===== Source excerpt

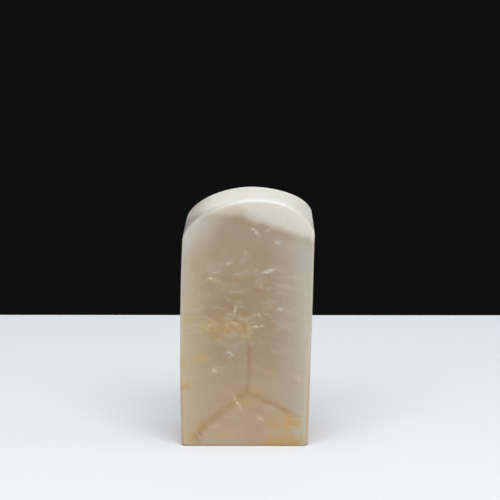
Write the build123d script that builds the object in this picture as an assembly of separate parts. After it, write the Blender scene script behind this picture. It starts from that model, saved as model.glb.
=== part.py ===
"""A stone seal stamp: one block of translucent soapstone, ground and polished by hand, that stands on its seal face.

Sizes are millimetres. The origin is the middle of the seal face, +Z is up, and the front looks towards -Y.
The real stamp is one piece of stone, so the model is one solid: a square column with bowed sides, a domed
top and eased edges, whose seal face is cut in relief underneath.
"""

from build123d import *

import os

# Seal face, the square end that prints
face_width = 24.0
face_depth = 24.0
rim_bevel = 0.25

# Column. Seen from the front, the left side bows out and comes back in, and the right side leans out
stone_height = 47.3
left_side_bow = 0.47
left_top_inset = 0.36
right_side_bow = 0.07
right_top_overhang = 1.37

# Dome. It is ground fuller at the back than at the front, so each end has an arch of its own: its top lies to
# the right of the middle, and it drops from there to the left and the right side
front_top_offset = 2.4
front_left_drop = 6.6
front_right_drop = 5.2
back_top_offset = 1.3
back_left_drop = 4.8
back_right_drop = 3.9
left_shoulder_radius = 6.4
right_shoulder_radius = 5.1

# Radius that polishing leaves along every edge above the seal face
polished_edge_radius = 0.6

# How far a shape that trims the block runs past it
trim_overrun = 3.0

# Relief of the seal face: a border round a middle stem, with two square spirals on each side of the stem
relief_depth = 0.9
border_width = 1.3
line_width = 0.95
wall_draft_angle = 12.0

# Corners of one spiral, as line counts: columns from the stem outwards, rows from the middle of the face outwards
spiral_corners = [(0, 0), (5, 0), (5, 4), (1, 4), (1, 1), (4, 1), (4, 3), (2, 3), (2, 2), (3, 2)]
last_column = max(column for column, row in spiral_corners)
last_row = max(row for column, row in spiral_corners)


def column():
    """The block before its dome is ground: flat front and back, and two sides that are gentle arcs."""
    foot_left = (-face_width / 2, 0)
    foot_right = (face_width / 2, 0)
    top_left = (-face_width / 2 + left_top_inset, stone_height)
    top_right = (face_width / 2 + right_top_overhang, stone_height)
    outline = Curve() + [
        Line(foot_left, foot_right),
        SagittaArc(top_right, foot_right, right_side_bow),
        Line(top_right, top_left),
        SagittaArc(foot_left, top_left, left_side_bow),
    ]
    return extrude(Plane.XZ * make_face(outline), face_depth / 2, both=True)


def arch(y, top_offset, left_drop, right_drop):
    """All that lies under the dome at depth y: two arcs that share their top, run on straight past the sides."""
    top = (top_offset, stone_height)
    left_arc = TangentArc(top, (-face_width / 2 + left_top_inset, stone_height - left_drop), tangent=(-1, 0))
    right_arc = TangentArc(top, (face_width / 2 + right_top_overhang, stone_height - right_drop), tangent=(1, 0))
    left_end = left_arc @ 1 + trim_overrun * (left_arc % 1)
    right_end = right_arc @ 1 + trim_overrun * (right_arc % 1)
    below_left = (left_end.X, -trim_overrun)
    below_right = (right_end.X, -trim_overrun)
    straights = Polyline(left_arc @ 1, left_end, below_left, below_right, right_end, right_arc @ 1)
    return Plane.XZ.offset(-y) * make_face(Curve() + [left_arc, right_arc, straights])


def polished_block():
    """The column with its dome, round shoulders, eased edges and bevelled foot."""
    front = arch(-face_depth / 2, front_top_offset, front_left_drop, front_right_drop)
    back = arch(face_depth / 2, back_top_offset, back_left_drop, back_right_drop)
    block = column() & loft([front, back], ruled=True)

    left_shoulder = block.faces().sort_by(Axis.X)[0].edges().sort_by(Axis.Z)[-1]
    block = fillet(left_shoulder, left_shoulder_radius)
    right_shoulder = block.faces().sort_by(Axis.X)[-1].edges().sort_by(Axis.Z)[-1]
    block = fillet(right_shoulder, right_shoulder_radius)

    end_faces = block.faces().sort_by(Axis.Y)
    end_edges = end_faces[0].edges() + end_faces[-1].edges()
    upper_edges = [edge for edge in end_edges if edge.center().Z > rim_bevel]
    block = fillet(upper_edges, polished_edge_radius)

    # The foot is bevelled as four flats, which are the chamfer of a box that clears the block everywhere else
    clear_box = Box(
        face_width + 2 * trim_overrun,
        face_depth + 2 * trim_overrun,
        stone_height + trim_overrun,
        align=(Align.CENTER, Align.CENTER, Align.MIN),
    )
    box_foot = clear_box.faces().sort_by(Axis.Z)[0]
    return block & chamfer(box_foot.edges(), rim_bevel + trim_overrun)


def raised_bar(start, end):
    """One straight run of a raised line, square at both ends."""
    length_x = abs(end[0] - start[0]) + line_width
    length_y = abs(end[1] - start[1]) + line_width
    return Pos((start[0] + end[0]) / 2, (start[1] + end[1]) / 2) * Rectangle(length_x, length_y)


def carved_ground():
    """The part of the seal face that is cut away: all inside the border but the stem and the four spirals."""
    field_width = face_width - 2 * border_width
    field_depth = face_depth - 2 * border_width
    # Lines and the gaps between them share the field equally, with a gap along the border at each end
    column_step = (field_width + line_width) / (2 * last_column + 2)
    row_step = (field_depth + line_width) / (2 * last_row + 3)
    stem_reach = row_step * (last_row + 1 / 2)
    bars = [raised_bar((0, -stem_reach), (0, stem_reach))]
    for side_x in (-1, 1):
        for side_y in (-1, 1):
            corners = [
                (side_x * column_step * column, side_y * row_step * (row + 1 / 2)) for column, row in spiral_corners
            ]
            bars += [raised_bar(start, end) for start, end in zip(corners, corners[1:])]
    return Rectangle(field_width, field_depth) - bars


def seal_stone():
    """The polished block with the ground of its relief cut away, on walls that lean for strong line roots."""
    return polished_block() - extrude(carved_ground(), relief_depth, taper=wall_draft_angle)


os.makedirs("parts", exist_ok=True)
export_step(seal_stone(), "parts/seal_stone.step")
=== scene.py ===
"""A stone seal stamp with a domed top, standing on its seal face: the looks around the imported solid.

Shapes are worked in millimetres and made metres as each mesh is finished. The front looks towards -Y.
"""

import math

import bmesh
import bpy
from mathutils import Euler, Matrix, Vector, noise


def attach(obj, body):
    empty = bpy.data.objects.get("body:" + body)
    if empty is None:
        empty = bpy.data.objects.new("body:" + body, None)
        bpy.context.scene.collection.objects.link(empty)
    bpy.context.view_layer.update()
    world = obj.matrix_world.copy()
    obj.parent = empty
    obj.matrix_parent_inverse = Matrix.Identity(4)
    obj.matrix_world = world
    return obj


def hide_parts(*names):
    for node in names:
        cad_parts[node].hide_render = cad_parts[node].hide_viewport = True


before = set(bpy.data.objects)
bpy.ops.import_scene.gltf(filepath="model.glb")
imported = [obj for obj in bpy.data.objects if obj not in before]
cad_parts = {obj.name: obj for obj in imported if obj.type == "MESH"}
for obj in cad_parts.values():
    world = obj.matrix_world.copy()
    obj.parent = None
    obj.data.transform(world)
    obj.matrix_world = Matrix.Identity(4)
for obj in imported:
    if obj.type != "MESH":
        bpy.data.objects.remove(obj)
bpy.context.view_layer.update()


# The stone is one block of translucent soapstone. It was sawn square, its dome and sides were ground by hand, its
# edges were eased and the whole was polished; then the fret was cut into its foot with a flat knife.
MM = 0.001
FACE_WIDTH = 24.0
FACE_DEPTH = 24.0
STONE_HEIGHT = 47.16
LEFT_TOP_INSET = 0.7
LEFT_SIDE_BOW = 0.55
RIGHT_TOP_OVERHANG = 1.33
RIGHT_SIDE_BOW = 0.11
EASED_EDGE = 0.85
RIM_BEVEL = 0.25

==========

* Task *
Extract from the listing above the lines between the line containing "extrude(carved_ground(), relief_depth, taper=wall_draft_angle)" and the line containing "obj.parent = empty", keeping both of those lines. Output nothing else.

* Answer below *
    return polished_block() - extrude(carved_ground(), relief_depth, taper=wall_draft_angle)


os.makedirs("parts", exist_ok=True)
export_step(seal_stone(), "parts/seal_stone.step")
=== scene.py ===
"""A stone seal stamp with a domed top, standing on its seal face: the looks around the imported solid.

Shapes are worked in millimetres and made metres as each mesh is finished. The front looks towards -Y.
"""

import math

import bmesh
import bpy
from mathutils import Euler, Matrix, Vector, noise


def attach(obj, body):
    empty = bpy.data.objects.get("body:" + body)
    if empty is None:
        empty = bpy.data.objects.new("body:" + body, None)
        bpy.context.scene.collection.objects.link(empty)
    bpy.context.view_layer.update()
    world = obj.matrix_world.copy()
    obj.parent = empty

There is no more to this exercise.